Le pire étant qu’il consent à devenir ce criminel. Il retrouve son inspiration littéraire dès l’instant qu’il se superpose à son personnage, qu’il s’incarne dans son criminel de plume. Le pouvoir du crime a pris possession de lui. Et à fortiori il lui faut trouver l’innocent qui portera le chapeau, qui sera bien entendu son propre frère, qui lui effectue une transformation contraire : Il est tourmenté par sa culpabilité de complice et par cette propension que le monde (sa bonne comprise) prenne plaisir à salir la réputation de la défunte.
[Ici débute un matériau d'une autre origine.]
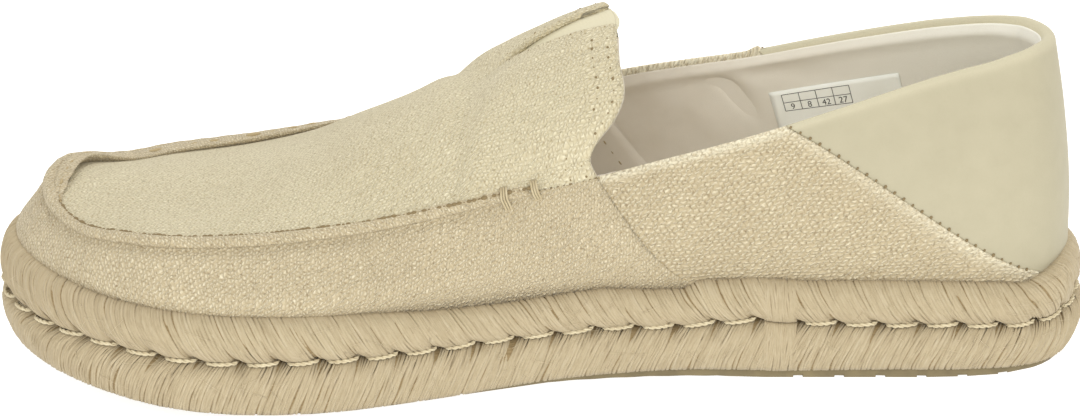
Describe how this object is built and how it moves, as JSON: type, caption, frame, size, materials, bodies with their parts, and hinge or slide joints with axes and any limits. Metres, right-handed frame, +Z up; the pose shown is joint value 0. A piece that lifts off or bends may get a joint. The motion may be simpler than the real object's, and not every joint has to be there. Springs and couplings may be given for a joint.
{
  "type": "loafer",
  "caption": "Slip-on moccasin loafer in natural canvas on a rope-wrapped espadrille sole, with a smooth heel piece, an elastic tongue slit and a thin ribbed rubber underfoot",
  "frame": {"origin": "middle of the shoe's outline in plan, on the floor under the sole", "axes": "+X from toe to heel, +Y from the inner (medial) side to the outer (lateral) side, +Z up; the toe points to -X"},
  "size_m": [0.2938, 0.1053, 0.0904],
  "materials": {
    "canvas": "natural undyed canvas weave, matt",
    "microfibre": "smooth pale brushed microfibre, matt",
    "lining": "beige cotton lining, matt",
    "elastic": "cream ribbed elastic, matt",
    "thread": "cream stitching thread",
    "rope": "braided jute, dry and hairy",
    "core": "cork and foam core, matt",
    "rubber": "dark taupe rubber, matt"
  },
  "bodies": {
    "root": {"upper": "canvas", "heel_counter": "microfibre", "gore": "elastic", "bar_tack_medial": "thread", "bar_tack_lateral": "thread", "insole": "lining", "rope_upper_course": "rope", "rope_lower_course": "rope", "midsole": "core", "outsole": "rubber"}
  },
  "joints": []
}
Il y a des fulgurances, des éclats plastiques qui sont de purs instants de grâce morbide. L’apparition de Marjorie, la femme de Stephen, qui fait son entrée dans le film de la même manière que le faisait Emily, crée un trouble aussi bien pour le spectateur que pour Stephen lui-même, qui associe les deux femmes, croit voir Emily revenir ou se voir tuer Marjorie. Là-aussi un poisson-éclair réapparait dans le miroir, le même qui sortait de l’eau au moment où il jetait le corps de la jeune femme dans le fleuve. Trouble qui reviendra en écho à la toute fin lorsque son frère (dont il croyait s’être débarrassé) revient, trempé, titubant, comme extirpé du royaume des morts. Le rideau flottant, qui lui-aussi semble sorti du fleuve, précipitera la chute de Stephen. Vraiment c’est un film qui mérite d’être revu.